Georgia’s Public Health Leaders Join CDC’s 6|18 Initiative to Improve Asthma Control

May 23, 2016

The Georgia Department of Public Health (DPH) and the Georgia Department of Community Health (DCH) are working together with the Centers for Disease Control and Prevention (CDC) to improve asthma control. 

CDC’s 6|18 initiative aligns six high-burden health conditions – tobacco use, high blood pressure, healthcare-associated infections, asthma, unintended pregnancy and diabetes – with 18 evidence-based interventions that assist in preventing these diseases while increasing health coverage options, utilization and quality of care for patients, providers and payers.  

The asthma control component of 6|18 recommends four primary interventions: promote evidence-based medical management in accordance with the 2007 National Asthma Education and Prevention program guidelines; promote strategies that improve access and adherence to asthma medications and devices; expand access to intensive self-management education for individuals whose asthma is not well-controlled; and expand access to home visits by licensed professionals to improve self-management education and reduce home asthma triggers for individuals whose asthma is not well-controlled. 

Currently, more than 8.4 percent of Georgia adults have asthma, along with 10.8 percent of children throughout the state. In 2012, there were more than 31,000 emergency room visits due to asthma for Georgia adults, and more than 7,000 hospitalizations.

DPH’s Georgia Asthma Control Program (GACP) is facilitating the initiative statewide to encourage increased self-management for uncontrolled asthma among adults and children, specifically those between the ages of 0 and 9. 

DCH is working with care management organizations to ensure their network providers are appropriately following the national asthma management recommendations, as well as improving access and adherence to asthma medications and devices. 

“Based on the first intervention recommended by the initiative, DCH has promoted the evidence-based guidelines for asthma care and required our care management organizations to audit their providers in order to ensure they are following these guidelines,” said Janice M. Carson, M.D., assistant chief for Performance, Quality and Outcomes with DCH. “Each CMO has an asthma disease management program already in place and are currently engaging with their members who have poorly-controlled asthma.”  

DCH will also engage with GACP to discuss intensive self-management education as a next step in controlling asthma.

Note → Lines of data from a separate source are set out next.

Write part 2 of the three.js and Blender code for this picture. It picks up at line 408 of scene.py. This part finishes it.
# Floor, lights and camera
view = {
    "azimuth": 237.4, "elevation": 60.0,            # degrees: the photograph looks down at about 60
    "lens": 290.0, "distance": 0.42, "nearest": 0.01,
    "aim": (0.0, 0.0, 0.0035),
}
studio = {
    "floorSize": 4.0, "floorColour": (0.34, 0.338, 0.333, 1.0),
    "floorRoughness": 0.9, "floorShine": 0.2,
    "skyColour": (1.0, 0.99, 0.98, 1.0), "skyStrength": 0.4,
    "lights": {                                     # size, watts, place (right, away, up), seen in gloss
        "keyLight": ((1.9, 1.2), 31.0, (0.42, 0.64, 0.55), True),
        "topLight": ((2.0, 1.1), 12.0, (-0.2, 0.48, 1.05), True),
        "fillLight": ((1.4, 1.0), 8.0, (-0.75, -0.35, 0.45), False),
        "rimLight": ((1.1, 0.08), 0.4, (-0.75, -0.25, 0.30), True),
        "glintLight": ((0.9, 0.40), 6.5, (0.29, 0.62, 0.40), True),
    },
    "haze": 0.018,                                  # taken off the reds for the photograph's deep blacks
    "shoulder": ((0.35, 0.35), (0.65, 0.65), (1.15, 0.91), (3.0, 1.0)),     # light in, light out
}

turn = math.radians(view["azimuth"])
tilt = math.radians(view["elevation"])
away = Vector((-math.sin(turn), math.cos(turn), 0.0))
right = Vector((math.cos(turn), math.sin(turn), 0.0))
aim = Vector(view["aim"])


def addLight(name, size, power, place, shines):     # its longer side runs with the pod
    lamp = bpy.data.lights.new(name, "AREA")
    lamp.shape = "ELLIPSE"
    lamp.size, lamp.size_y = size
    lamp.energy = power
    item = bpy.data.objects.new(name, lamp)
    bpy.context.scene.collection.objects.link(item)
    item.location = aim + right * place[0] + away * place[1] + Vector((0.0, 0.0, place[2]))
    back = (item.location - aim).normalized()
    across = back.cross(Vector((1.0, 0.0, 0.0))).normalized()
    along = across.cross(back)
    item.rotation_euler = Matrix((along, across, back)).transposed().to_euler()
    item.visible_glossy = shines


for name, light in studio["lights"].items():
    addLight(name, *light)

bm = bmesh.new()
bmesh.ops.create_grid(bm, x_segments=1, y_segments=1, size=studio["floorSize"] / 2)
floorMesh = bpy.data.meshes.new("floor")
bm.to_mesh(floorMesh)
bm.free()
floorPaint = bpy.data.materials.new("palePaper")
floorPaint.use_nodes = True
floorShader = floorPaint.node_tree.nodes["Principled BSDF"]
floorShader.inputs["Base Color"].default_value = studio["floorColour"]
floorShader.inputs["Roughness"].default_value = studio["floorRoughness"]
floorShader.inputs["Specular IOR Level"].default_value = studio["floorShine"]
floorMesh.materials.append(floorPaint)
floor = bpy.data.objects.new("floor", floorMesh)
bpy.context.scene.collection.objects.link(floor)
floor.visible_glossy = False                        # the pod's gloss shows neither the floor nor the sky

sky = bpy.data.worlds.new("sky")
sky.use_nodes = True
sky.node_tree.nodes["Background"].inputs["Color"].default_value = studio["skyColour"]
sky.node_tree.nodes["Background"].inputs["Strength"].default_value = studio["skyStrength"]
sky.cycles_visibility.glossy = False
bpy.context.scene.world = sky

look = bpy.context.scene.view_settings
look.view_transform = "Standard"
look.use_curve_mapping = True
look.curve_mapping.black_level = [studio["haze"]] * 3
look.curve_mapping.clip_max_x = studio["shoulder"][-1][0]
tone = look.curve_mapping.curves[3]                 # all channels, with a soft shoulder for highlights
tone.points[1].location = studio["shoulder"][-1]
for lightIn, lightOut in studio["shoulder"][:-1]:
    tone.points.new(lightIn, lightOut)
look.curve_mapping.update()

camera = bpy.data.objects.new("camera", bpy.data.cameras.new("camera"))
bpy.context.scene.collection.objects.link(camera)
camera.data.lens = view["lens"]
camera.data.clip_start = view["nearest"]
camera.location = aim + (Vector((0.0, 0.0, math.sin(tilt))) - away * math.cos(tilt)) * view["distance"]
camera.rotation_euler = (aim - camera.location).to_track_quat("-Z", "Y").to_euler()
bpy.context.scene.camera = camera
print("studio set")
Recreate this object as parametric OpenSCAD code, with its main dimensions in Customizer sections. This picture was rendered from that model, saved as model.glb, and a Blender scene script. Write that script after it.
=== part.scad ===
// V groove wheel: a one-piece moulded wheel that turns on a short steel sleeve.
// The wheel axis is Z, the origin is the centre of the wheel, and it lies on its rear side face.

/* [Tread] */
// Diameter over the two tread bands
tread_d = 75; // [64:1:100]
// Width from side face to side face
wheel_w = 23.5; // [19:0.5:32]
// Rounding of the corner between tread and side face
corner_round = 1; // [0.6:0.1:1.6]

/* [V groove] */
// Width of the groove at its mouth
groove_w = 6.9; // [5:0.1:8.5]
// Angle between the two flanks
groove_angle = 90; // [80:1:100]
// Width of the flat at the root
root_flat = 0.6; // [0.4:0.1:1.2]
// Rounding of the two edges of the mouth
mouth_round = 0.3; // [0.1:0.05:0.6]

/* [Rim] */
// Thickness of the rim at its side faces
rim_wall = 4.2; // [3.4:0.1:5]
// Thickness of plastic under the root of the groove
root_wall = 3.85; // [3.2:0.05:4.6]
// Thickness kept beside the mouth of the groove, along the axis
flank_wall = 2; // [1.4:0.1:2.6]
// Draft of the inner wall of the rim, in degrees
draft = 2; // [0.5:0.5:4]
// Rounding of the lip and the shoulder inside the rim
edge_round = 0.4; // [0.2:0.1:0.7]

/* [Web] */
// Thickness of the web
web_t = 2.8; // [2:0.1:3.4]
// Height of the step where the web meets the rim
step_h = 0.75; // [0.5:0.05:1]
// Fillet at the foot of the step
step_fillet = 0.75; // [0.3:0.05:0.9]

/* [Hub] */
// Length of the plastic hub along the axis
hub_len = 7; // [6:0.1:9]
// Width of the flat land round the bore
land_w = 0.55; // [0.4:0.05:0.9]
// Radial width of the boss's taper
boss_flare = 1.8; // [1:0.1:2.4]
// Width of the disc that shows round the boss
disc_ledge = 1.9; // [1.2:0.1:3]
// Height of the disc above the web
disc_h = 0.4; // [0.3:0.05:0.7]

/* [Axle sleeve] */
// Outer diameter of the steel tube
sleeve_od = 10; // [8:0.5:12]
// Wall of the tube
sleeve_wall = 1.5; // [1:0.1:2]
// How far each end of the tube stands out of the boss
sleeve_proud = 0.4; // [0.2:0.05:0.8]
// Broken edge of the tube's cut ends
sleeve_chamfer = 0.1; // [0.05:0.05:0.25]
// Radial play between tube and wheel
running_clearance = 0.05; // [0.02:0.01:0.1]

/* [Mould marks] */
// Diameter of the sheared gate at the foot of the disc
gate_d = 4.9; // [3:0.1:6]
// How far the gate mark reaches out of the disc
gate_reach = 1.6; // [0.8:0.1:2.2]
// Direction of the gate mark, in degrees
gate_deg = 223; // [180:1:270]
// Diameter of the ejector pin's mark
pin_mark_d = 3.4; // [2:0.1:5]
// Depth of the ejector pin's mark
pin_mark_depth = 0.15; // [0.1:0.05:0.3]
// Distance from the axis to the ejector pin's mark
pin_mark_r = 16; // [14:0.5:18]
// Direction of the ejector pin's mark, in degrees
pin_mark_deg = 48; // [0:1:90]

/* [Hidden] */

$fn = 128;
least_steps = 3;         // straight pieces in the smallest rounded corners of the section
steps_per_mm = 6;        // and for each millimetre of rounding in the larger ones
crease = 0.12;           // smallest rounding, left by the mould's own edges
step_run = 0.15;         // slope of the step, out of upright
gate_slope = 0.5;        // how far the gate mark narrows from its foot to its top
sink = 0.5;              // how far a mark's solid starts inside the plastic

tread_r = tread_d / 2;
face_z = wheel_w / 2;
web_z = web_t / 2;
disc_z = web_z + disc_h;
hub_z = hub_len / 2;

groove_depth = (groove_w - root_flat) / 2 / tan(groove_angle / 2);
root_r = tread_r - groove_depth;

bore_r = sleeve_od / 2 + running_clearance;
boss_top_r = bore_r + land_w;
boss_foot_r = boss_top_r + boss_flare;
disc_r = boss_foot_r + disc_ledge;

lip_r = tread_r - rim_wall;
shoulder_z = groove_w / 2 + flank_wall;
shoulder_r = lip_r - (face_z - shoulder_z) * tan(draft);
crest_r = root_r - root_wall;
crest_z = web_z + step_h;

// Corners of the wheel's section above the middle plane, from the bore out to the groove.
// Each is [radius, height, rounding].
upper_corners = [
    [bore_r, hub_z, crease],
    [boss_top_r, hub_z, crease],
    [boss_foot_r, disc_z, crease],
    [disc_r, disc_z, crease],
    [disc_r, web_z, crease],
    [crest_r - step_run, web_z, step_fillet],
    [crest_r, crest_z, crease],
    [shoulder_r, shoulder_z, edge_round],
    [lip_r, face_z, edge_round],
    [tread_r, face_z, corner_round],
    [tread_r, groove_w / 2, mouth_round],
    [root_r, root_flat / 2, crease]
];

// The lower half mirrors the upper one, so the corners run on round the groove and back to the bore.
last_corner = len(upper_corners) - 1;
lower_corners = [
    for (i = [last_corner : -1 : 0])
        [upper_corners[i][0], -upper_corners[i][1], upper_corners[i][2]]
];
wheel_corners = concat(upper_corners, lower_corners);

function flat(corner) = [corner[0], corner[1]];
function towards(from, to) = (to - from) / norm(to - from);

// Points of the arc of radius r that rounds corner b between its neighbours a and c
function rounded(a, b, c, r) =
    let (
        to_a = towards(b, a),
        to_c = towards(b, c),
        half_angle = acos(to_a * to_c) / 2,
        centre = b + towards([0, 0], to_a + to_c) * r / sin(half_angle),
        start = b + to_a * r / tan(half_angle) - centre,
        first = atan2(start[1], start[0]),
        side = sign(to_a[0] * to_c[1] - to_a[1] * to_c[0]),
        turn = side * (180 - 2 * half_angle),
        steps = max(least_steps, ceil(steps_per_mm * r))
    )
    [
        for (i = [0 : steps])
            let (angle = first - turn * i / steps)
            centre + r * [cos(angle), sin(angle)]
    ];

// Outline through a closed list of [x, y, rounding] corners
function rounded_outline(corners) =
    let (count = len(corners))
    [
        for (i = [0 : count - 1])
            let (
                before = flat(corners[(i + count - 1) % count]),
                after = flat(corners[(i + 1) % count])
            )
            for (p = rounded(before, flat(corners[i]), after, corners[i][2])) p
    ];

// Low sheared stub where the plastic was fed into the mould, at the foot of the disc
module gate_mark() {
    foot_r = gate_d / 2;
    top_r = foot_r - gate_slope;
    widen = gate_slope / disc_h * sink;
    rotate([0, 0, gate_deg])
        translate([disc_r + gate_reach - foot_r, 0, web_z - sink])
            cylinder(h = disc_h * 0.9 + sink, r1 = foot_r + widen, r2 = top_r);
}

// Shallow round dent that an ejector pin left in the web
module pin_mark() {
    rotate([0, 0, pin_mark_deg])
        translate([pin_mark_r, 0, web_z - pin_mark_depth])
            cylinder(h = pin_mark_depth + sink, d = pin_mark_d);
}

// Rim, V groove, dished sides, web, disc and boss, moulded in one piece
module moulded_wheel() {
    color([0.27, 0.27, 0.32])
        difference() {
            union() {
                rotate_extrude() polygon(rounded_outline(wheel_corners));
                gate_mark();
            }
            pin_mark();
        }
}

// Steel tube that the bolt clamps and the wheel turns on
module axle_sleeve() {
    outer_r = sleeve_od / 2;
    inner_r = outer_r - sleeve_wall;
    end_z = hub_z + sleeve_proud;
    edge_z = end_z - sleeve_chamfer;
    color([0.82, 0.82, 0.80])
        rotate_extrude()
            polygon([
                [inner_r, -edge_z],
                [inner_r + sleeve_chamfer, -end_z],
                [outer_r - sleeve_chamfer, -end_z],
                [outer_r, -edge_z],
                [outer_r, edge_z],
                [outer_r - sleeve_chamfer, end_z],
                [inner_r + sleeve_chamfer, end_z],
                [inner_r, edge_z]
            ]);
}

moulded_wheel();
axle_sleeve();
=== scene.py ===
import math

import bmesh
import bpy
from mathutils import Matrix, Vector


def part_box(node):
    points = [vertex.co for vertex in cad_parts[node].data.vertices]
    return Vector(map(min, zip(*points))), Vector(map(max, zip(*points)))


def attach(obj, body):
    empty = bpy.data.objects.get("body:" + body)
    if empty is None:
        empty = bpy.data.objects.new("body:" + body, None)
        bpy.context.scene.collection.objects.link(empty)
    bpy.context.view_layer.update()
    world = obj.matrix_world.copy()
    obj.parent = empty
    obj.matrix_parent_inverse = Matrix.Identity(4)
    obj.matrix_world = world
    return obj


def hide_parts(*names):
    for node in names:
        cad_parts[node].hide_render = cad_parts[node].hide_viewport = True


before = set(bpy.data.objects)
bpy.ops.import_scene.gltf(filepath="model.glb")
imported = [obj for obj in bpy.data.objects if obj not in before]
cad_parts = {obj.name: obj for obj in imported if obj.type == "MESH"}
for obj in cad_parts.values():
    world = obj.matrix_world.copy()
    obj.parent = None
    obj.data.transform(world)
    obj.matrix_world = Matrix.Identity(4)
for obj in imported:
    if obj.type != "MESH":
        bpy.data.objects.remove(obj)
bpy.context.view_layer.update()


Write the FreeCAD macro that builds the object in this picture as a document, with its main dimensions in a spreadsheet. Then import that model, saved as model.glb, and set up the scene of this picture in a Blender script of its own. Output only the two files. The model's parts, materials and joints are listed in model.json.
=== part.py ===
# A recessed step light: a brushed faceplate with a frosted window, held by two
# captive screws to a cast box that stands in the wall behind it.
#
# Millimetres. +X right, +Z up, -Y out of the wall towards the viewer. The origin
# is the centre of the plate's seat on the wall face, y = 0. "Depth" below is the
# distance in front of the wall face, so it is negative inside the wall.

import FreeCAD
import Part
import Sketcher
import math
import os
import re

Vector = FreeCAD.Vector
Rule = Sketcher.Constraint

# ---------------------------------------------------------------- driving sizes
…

Many of these efforts started several years ago through funding GACP secured from CDC as part of a multi-year cooperative agreement aimed at implementing intensive self-management education programs to better control asthma among Georgians of all ages.

“We are proud to have the opportunity to work alongside DCH in advancing the health care options and support services for Georgians whose quality of life is routinely impacted by asthma,” said Jean O’Connor, J.D., Ph.D., chronic disease prevention director, DPH. “With direct access to experts at CDC, we’ll make positive strides toward our statewide asthma control goals, including decreasing the number of asthma-related hospitalizations and improving self-management strategies among those living with the condition.”